The fifth tactic is about how you handle outcomes. When the team succeeds, celebrate their wins publicly. When they fail, own the learning privately. This sounds obvious, but most leaders do the opposite. They take credit for success and blame the team for failure. Even subtle versions of this — like saying “We did great, but next time avoid that mistake” in a group email — erode trust.
I make it a rule: in any public forum, I credit the person who executed. I say, “Maria led this project and her creative approach solved our biggest bottleneck.” If something goes wrong, I schedule a private conversation. I say, “I gave you this task and I should have clarified the deadline better. Let’s figure out how to avoid this together.” By absorbing the blame publicly and sharing credit, you create psychological safety. The team stops hiding errors. They stop padding timelines to avoid disappointment. They feel safe to experiment because failure is framed as a shared lesson, not a personal indictment.

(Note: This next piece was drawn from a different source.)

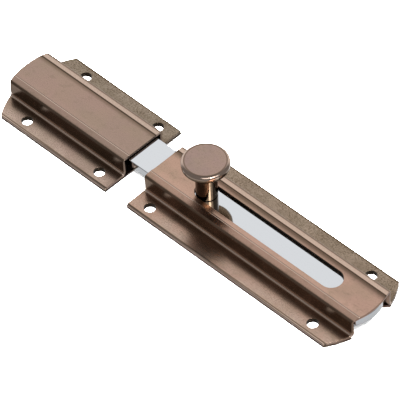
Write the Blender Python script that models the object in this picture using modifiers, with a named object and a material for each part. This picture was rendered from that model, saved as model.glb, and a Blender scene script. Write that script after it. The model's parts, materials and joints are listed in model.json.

These five tactics are not theoretical. They are the product of real discomfort. I still catch myself sliding back into old habits — writing a detailed process document when I should just define the outcome, scheduling an extra check-in when I feel anxious about a deadline. But I have learned that the control I was clinging to was an illusion. Real control comes from alignment, not scrutiny. It comes from systems that give people the authority to act and the safety to be honest.
The moment you stop trying to control every variable, you free yourself to focus on the work that only you can do. That is the whole point of delegation. It is not about losing power. It is about multiplying it. Letting go is the hardest part. But once you do, you realize you never had as much control as you thought — and you never needed it.